• Required task:
Check every line below for the word "lifts" and copy the ones that have it.

------ Data supplied

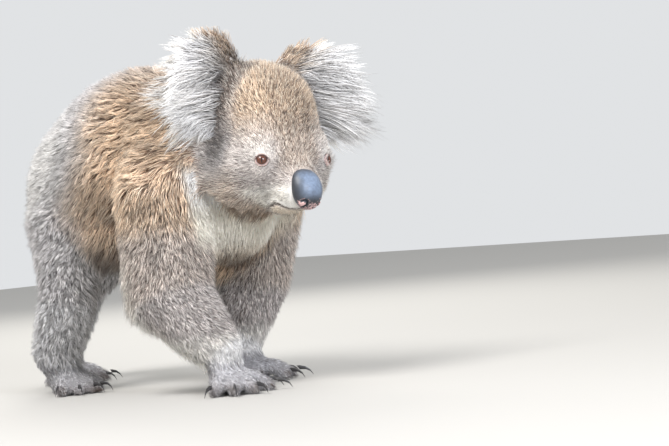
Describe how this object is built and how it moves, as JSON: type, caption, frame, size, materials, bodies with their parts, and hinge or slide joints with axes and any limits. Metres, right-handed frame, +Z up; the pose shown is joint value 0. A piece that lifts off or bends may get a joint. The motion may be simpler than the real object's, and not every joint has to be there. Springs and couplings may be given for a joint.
{
  "type": "koala",
  "caption": "Life-size still model of a koala walking on all fours, head turned slightly, standing on its four paws.",
  "frame": {"origin": "on the floor, under the middle of the bounding box", "axes": "+Z up, the animal walks and looks towards -Y, its left side is +X"},
  "size_m": [0.317, 0.549, 0.3959],
  "materials": {
    "koala_fur": "dense woolly grey-brown fur",
    "ear_fur": "long white fringe on grey-brown ear",
    "nose_skin": "dark fine-grained bare nose",
    "claw_horn": "dark horn, semi-gloss",
    "eye_surface": "wet brown eye"
  },
  "bodies": {
    "root": {"claw_foot_left_2": "claw_horn", "claw_foot_left_3": "claw_horn", "claw_foot_left_4": "claw_horn", "claw_foot_left_5": "claw_horn", "claw_foot_right_2": "claw_horn", "claw_foot_right_3": "claw_horn", "claw_foot_right_4": "claw_horn", "claw_foot_right_5": "claw_horn", "claw_hand_left_1": "claw_horn", "claw_hand_left_2": "claw_horn", "claw_hand_left_3": "claw_horn", "claw_hand_left_4": "claw_horn", "claw_hand_left_5": "claw_horn", "claw_hand_right_1": "claw_horn", "claw_hand_right_2": "claw_horn", "claw_hand_right_3": "claw_horn", "claw_hand_right_4": "claw_horn", "claw_hand_right_5": "claw_horn", "ear_left": "ear_fur", "ear_right": "ear_fur", "eye_left": "eye_surface", "eye_right": "eye_surface", "foot_left": "koala_fur", "foot_right": "koala_fur", "forearm_left": "koala_fur", "forearm_right": "koala_fur", "hand_left": "koala_fur", "hand_right": "koala_fur", "head": "koala_fur", "lower_jaw": "koala_fur", "neck": "koala_fur", "nose_leather": "nose_skin", "shank_left": "koala_fur", "shank_right": "koala_fur", "thigh_left": "koala_fur", "thigh_right": "koala_fur", "trunk": "koala_fur", "upper_arm_left": "koala_fur", "upper_arm_right": "koala_fur"}
  },
  "joints": []
}
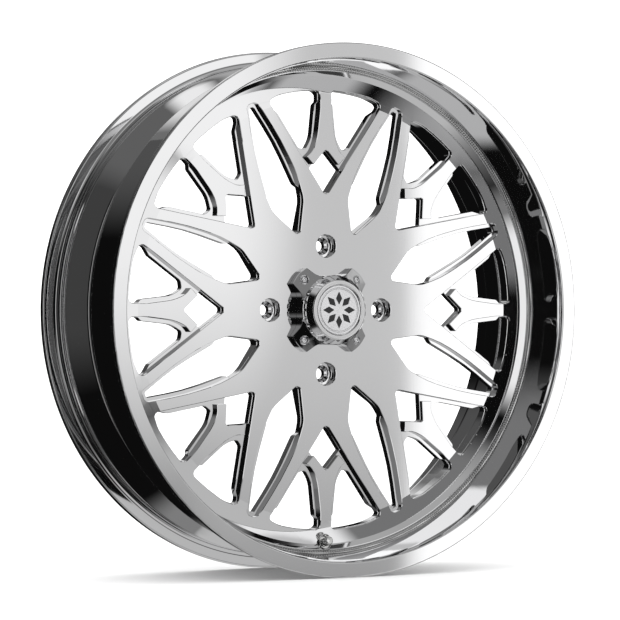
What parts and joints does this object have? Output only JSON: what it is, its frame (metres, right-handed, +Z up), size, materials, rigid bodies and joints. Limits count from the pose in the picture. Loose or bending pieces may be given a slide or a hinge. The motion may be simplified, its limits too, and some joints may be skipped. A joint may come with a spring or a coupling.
{
  "type": "wheel rim",
  "caption": "Polished off-road wheel rim: deep front lip, welded-in spoked disc of Y and V spokes, drop-well barrel, screw-on centre cap and clamp-in tyre valve.",
  "frame": {"origin": "on the wheel's axis, midway between the outer faces of the two flanges", "axes": "+Y along the wheel's axis, from the face towards the vehicle; the face looks towards -Y; +Z up, with the valve at the bottom"},
  "size_m": [0.6434, 0.1974, 0.6434],
  "materials": {
    "polished_alloy": "mirror polished forged aluminium",
    "weld_alloy": "weld bead, as laid",
    "cap_alloy": "polished turned aluminium",
    "badge_plate": "brushed disc",
    "screw_steel": "bright stainless steel",
    "valve_plate": "nickel plated",
    "brass": "bare",
    "rubber": "moulded, matt"
  },
  "bodies": {
    "wheel": {"barrel": "polished_alloy", "center_disc": "polished_alloy", "front_weld": "weld_alloy", "rear_weld": "weld_alloy", "cap_base": "cap_alloy", "cap_screw_1": "screw_steel", "cap_screw_2": "screw_steel", "cap_screw_3": "screw_steel", "cap_screw_4": "screw_steel", "valve_stem": "valve_plate", "valve_grommet": "rubber", "valve_washer": "valve_plate", "valve_nut": "valve_plate", "valve_core": "brass", "valve_core_spring": "screw_steel"},
    "cap_seal": {"cap_oring": "rubber"},
    "cap_top": {"cap_crown": "cap_alloy", "cap_badge": "badge_plate"},
    "valve_seal": {"valve_cap_seal": "rubber"},
    "valve_top": {"valve_cap": "valve_plate"},
    "valve_pin": {"valve_core_pin": "brass", "valve_core_seal": "rubber"}
  },
  "joints": [
    {"name": "cap_seal_lift", "type": "slide", "parent": "wheel", "child": "cap_seal", "axis": [0, -1, 0], "range_m": [0, 0.0062]},
    {"name": "cap_crown_turn", "type": "hinge", "parent": "cap_seal", "child": "cap_top", "pos_m": [0, -0.0342, 0], "axis": [0, -1, 0], "range_deg": [0, 1080]},
    {"name": "valve_seal_lift", "type": "slide", "parent": "wheel", "child": "valve_seal", "axis": [0, -0.9613, 0.2756], "range_m": [0, 0.0045]},
    {"name": "valve_cap_turn", "type": "hinge", "parent": "valve_seal", "child": "valve_top", "pos_m": [0, -0.0342, -0.2825], "axis": [0, -0.9613, 0.2756], "range_deg": [0, 1980]},
    {"name": "valve_pin_press", "type": "slide", "parent": "wheel", "child": "valve_pin", "axis": [0, 0.9613, -0.2756], "range_m": [0, 0.0012], "stiffness_N_per_m": 200, "springref_m": -0.002}
  ],
  "couplings": [
    {"joint": "cap_seal_lift", "follows": "cap_crown_turn", "m_per_rad": 0.00031831},
    {"joint": "valve_seal_lift", "follows": "valve_cap_turn", "m_per_rad": 0.00012637}
  ]
}
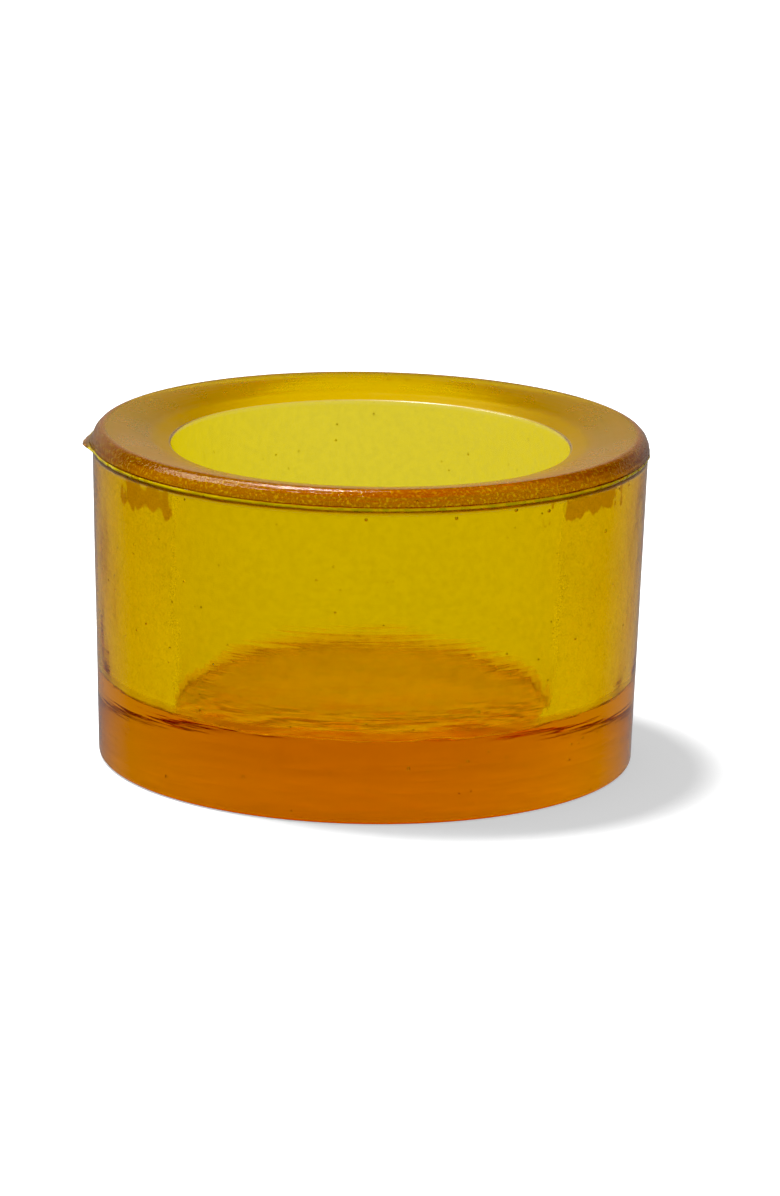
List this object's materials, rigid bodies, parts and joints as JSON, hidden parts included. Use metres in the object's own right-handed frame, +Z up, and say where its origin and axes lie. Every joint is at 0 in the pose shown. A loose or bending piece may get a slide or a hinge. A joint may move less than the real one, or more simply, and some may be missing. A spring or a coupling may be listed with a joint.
{
  "type": "tealight holder",
  "caption": "Thick round cup of pressed amber glass with a heavy base, an open well for a tealight and a shallow funnel rim.",
  "frame": {"origin": "centre of the flat underside, which the holder stands on", "axes": "+Z up along the axis of the cup, -Y the front, -X the side with the spike of flash"},
  "size_m": [0.0913, 0.09, 0.0538],
  "materials": {
    "amber_glass": "clear amber glass, glossy walls and a satin rim"
  },
  "bodies": {
    "root": {"glass_body": "amber_glass"}
  },
  "joints": []
}
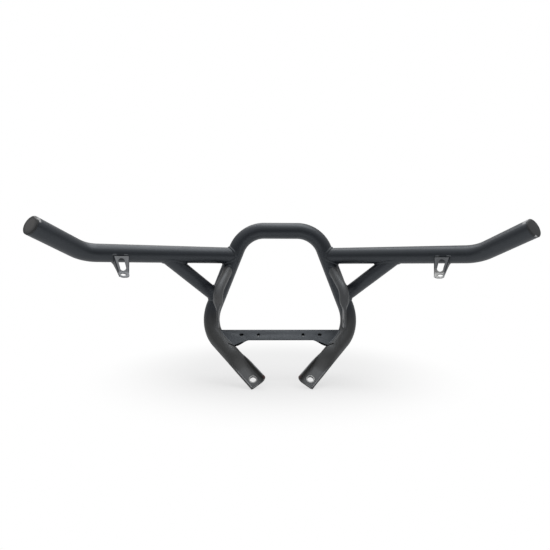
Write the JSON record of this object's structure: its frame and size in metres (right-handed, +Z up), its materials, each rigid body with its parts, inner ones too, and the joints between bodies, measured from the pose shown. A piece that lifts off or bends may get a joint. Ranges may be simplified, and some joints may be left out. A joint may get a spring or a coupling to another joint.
{
  "type": "atv front bumper",
  "caption": "Welded tube front bumper: a tall centre hoop with pressed feet, swept side wings with braces, rear mounting arms, a cross plate and wing brackets.",
  "frame": {"origin": "centre of the cross plate's rear face", "axes": "+X to the vehicle's right, +Y to its front, +Z up"},
  "size_m": [0.9568, 0.2919, 0.3731],
  "materials": {
    "black_powder_coat": "satin black powder coat, worn at the edges",
    "grey_powder_coat": "thin, dull dark grey coat",
    "black_plastic": "moulded, slightly scuffed"
  },
  "bodies": {
    "root": {"main_hoop": "black_powder_coat", "cross_plate": "black_powder_coat", "wing_tube_right": "black_powder_coat", "wing_tube_left": "black_powder_coat", "brace_tube_right": "black_powder_coat", "brace_tube_left": "black_powder_coat", "mounting_arm_right": "black_powder_coat", "mounting_arm_left": "black_powder_coat", "wing_bracket_right": "grey_powder_coat", "wing_bracket_left": "grey_powder_coat", "end_cap_right": "black_plastic", "end_cap_left": "black_plastic", "weld_wing_right": "black_powder_coat", "weld_wing_left": "black_powder_coat", "weld_brace_upper_right": "black_powder_coat", "weld_brace_upper_left": "black_powder_coat", "weld_brace_lower_right": "black_powder_coat", "weld_brace_lower_left": "black_powder_coat", "weld_arm_right": "black_powder_coat", "weld_arm_left": "black_powder_coat", "weld_plate_right": "black_powder_coat", "weld_plate_left": "black_powder_coat", "weld_bracket_inner_right": "grey_powder_coat", "weld_bracket_inner_left": "grey_powder_coat", "weld_bracket_outer_right": "grey_powder_coat", "weld_bracket_outer_left": "grey_powder_coat"}
  },
  "joints": []
}
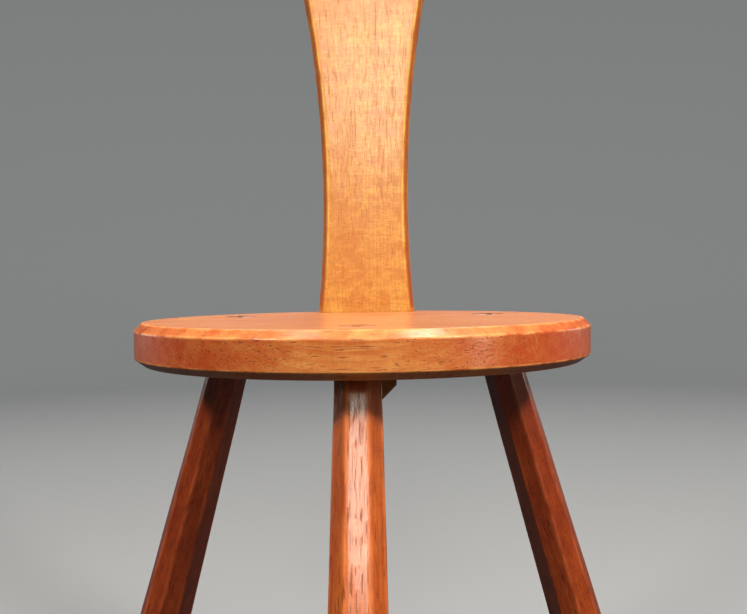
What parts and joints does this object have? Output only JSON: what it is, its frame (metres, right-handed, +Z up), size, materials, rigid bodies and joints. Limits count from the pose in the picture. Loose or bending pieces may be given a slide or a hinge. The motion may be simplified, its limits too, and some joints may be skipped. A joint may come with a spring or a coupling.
{
  "type": "three leg stool",
  "caption": "Wooden stool: round bevelled seat, splayed octagonal legs wedged through it, and a waisted plank back pierced by a heart and keyed under the seat.",
  "frame": {"origin": "on the floor, at the centre of the stool's outline seen from above", "axes": "+Z up, the front leg towards -Y, the back towards +Y, +X to the right seen from the front"},
  "size_m": [0.4836, 0.4868, 0.8678],
  "materials": {
    "seat_oak": "gloss varnish over oak, grain across the seat",
    "back_oak": "gloss varnish over quarter-sawn oak, grain upright, with ray flecks",
    "leg_oak": "gloss varnish over dark-stained oak, grain along the leg",
    "wedge_oak": "satin varnish over dark oak"
  },
  "bodies": {
    "root": {"seat": "seat_oak", "back_splat": "back_oak", "back_locking_wedge": "wedge_oak", "front_leg": "leg_oak", "front_leg_wedge": "wedge_oak", "rear_left_leg": "leg_oak", "rear_left_leg_wedge": "wedge_oak", "rear_right_leg": "leg_oak", "rear_right_leg_wedge": "wedge_oak"}
  },
  "joints": []
}
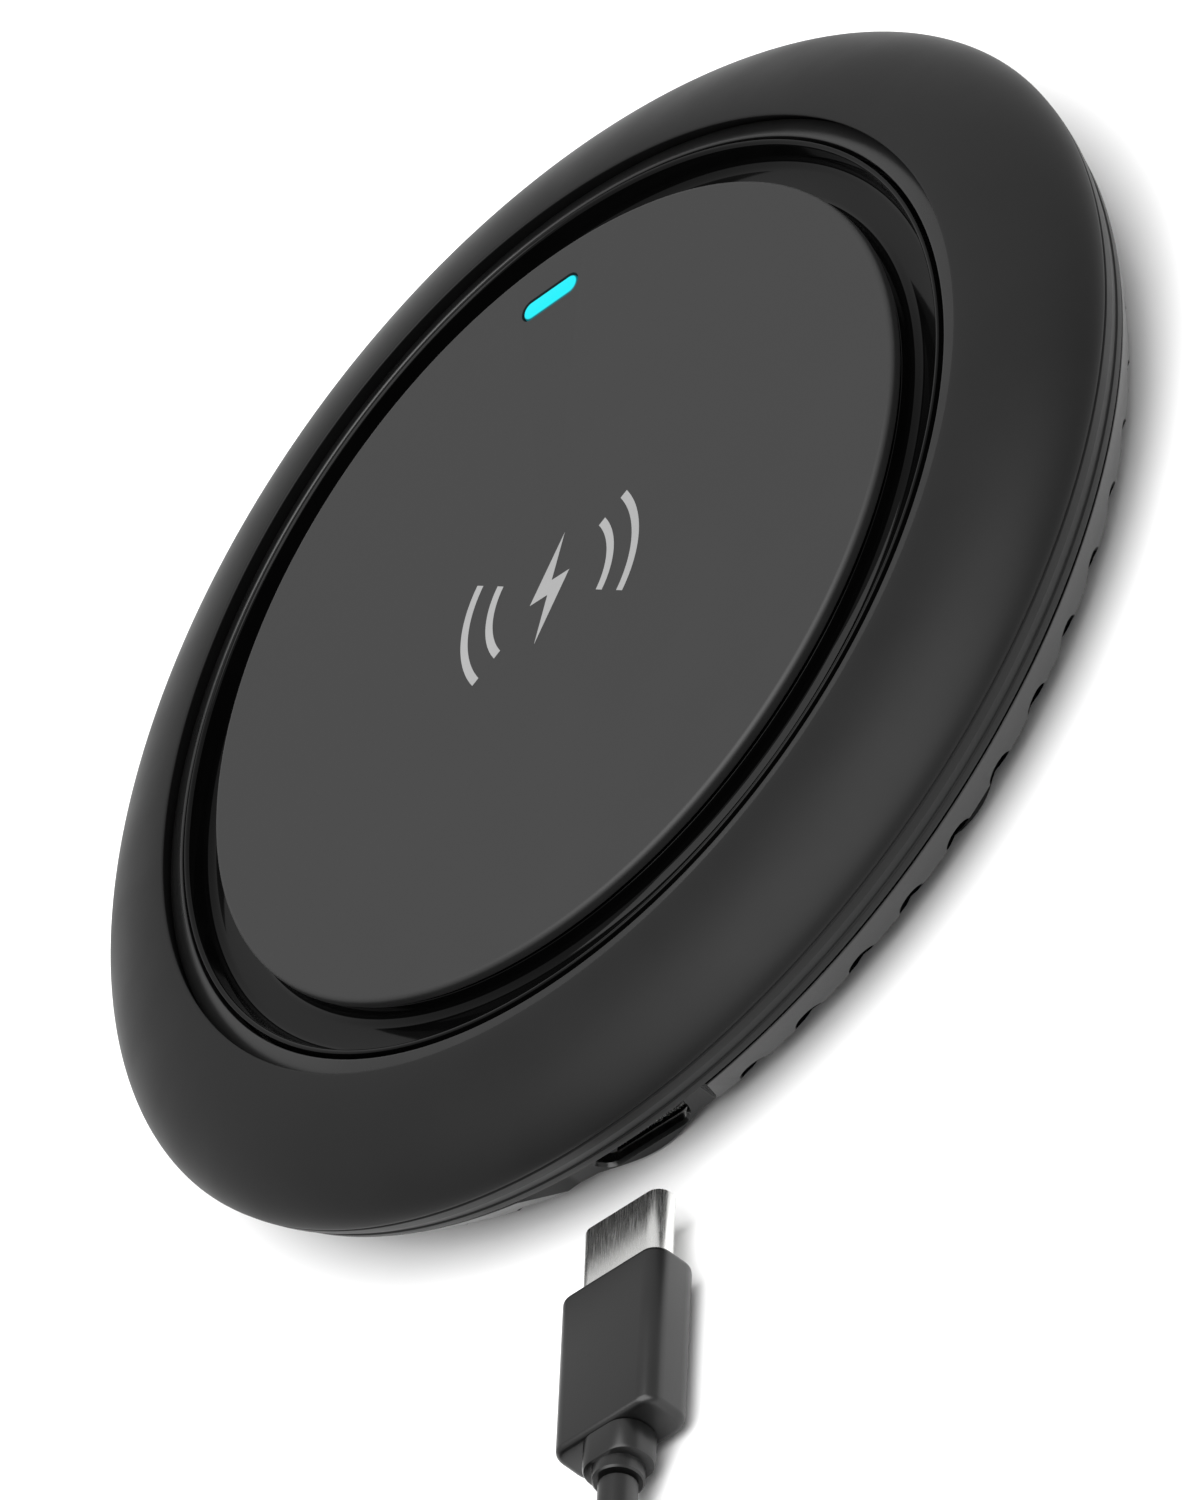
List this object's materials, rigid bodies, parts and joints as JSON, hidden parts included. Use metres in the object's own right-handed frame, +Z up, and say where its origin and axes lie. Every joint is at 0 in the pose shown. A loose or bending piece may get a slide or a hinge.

------------

• Right answer:
Describe how this object is built and how it moves, as JSON: type, caption, frame, size, materials, bodies with their parts, and hinge or slide joints with axes and any limits. Metres, right-handed frame, +Z up; the pose shown is joint value 0. A piece that lifts off or bends may get a joint. The motion may be simpler than the real object's, and not every joint has to be there. Springs and couplings may be given for a joint.
Write the JSON record of this object's structure: its frame and size in metres (right-handed, +Z up), its materials, each rigid body with its parts, inner ones too, and the joints between bodies, measured from the pose shown. A piece that lifts off or bends may get a joint. Ranges may be simplified, and some joints may be left out. A joint may get a spring or a coupling to another joint.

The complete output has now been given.